Austria’s Jetalliance has begun operating a GIV which joined its fleet after the company formed a partnership with the Middle East financial investor Alghanim Group.

Ceo Lukas Lichtner-Hoyer told EBAN: “We formed this alliance at the beginning of the year and we’ve benefited from both the connections the company has, and also from its fleet. Once we’d decided to keep the GIV, it was just a matter of retrofitting the aircraft and registering it in Austria under JAR OPS 1.”

In its first few months, the GIV has already carried out a five-week trip for a celebrity client, fulfilling a succession of short to medium range trips, and also a number of one-off charters overseas.

Despite a growing market for this type of aircraft on home soil, Lichtner-Hoyer says the company doesn’t expect its primary source of business to come from Austria.

He said: “We expect to hear a lot from brokers on the international market, especially since it is an aircraft that is 100 per cent available for charter. It is not restricted like some other corporate aircraft that are commercially used in order to generate some revenue for the owner.

“The aircraft will suit up to ten passengers and with a range of 4,000nm, is ideal for flights to the east coast of the US and to the Middle East. We also get a lot of requests from the Russian market.”

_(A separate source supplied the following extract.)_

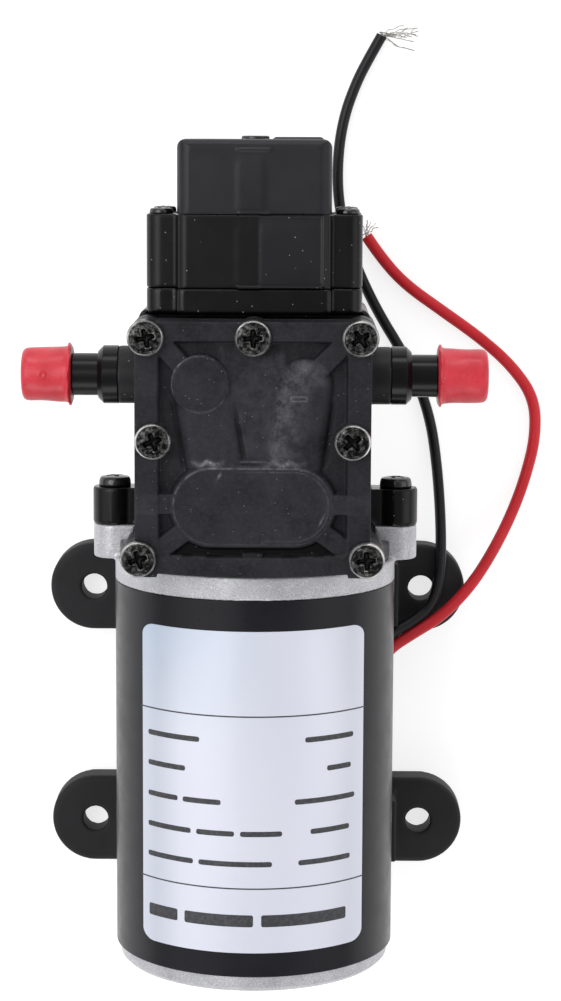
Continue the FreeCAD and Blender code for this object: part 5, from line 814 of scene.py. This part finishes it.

As regards competition for the GIV, Lichtner-Hoyer says there aren’t a huge amount of operators of this type of aircraft in Europe because Gulfstream has not, in the past, concentrated its efforts over here. He explained: “It’s a well-known fact that Gulfstream has been quite slow on the European market.

“For whatever reason, this region has not been a priority for them – perhaps because they’ve been so successful in the Middle East and the US. That said, they’re becoming much more aggressive now, particularly with the market downswings.”

Soon to join Jetalliance’s GIV in its charter fleet is a managed GV. The company expects the owner to use it 50 per cent of the time, with the rest being turned over for charter. Lichtner-Hoyer said: “Until the aircraft gets here, it’s difficult to evaluate how big the demand is going to be – but from what we’ve seen of the Swiss-based GVs, I think there will be quite a lot of demand for it.”

Where the GIV will major on trips to the east coast of the US, the GV is expected to be a regular visitor to

the west side. Said Lichtner-Hoyer: “You can cover the distance nonstop from Moscow and it’s much faster with a long-range jet because you can go flat out at .85 Mach, rather than having to maintain .8.”

Also a permanent fixture in Jetalliance’s fleet is an MD-83. Like the GIV, it has been carrying out charter trips since May and is gradually making a name for itself. Lichtner-Hoyer said: “Obviously it’s in a totally different long-range market. It suits groups of between 20 and 44 people and demand seems to be coming from the Middle East, Africa and Russia.

“We haven’t yet had the time to convince European governments that it could be an option for them but I think it’s only a matter of time. It makes no sense for some of them to use aircraft in scheduled service because it’s very costly and very inconvenient, with the high density of seating that a typical airliner offers.”

Jetalliance says it originally chose its name because of the company’s intention to form partnerships

and to this end, is now planning a tie-in with Germany’s Windrose Air Flugcharter whereby both companies will accommodate excess demand for the other.

Said Lichtner-Hoyer: “We won’t be structurally bound to them but we have very good connections with their management. We have always believed that having partners will always generate more business than competing with each other.”

Not content with this latest set of additions, Jetalliance is now on the verge of taking a managed G200 on its books and in the first quarter of next year will have itself a G550 – or as it used to be, the GV-SP.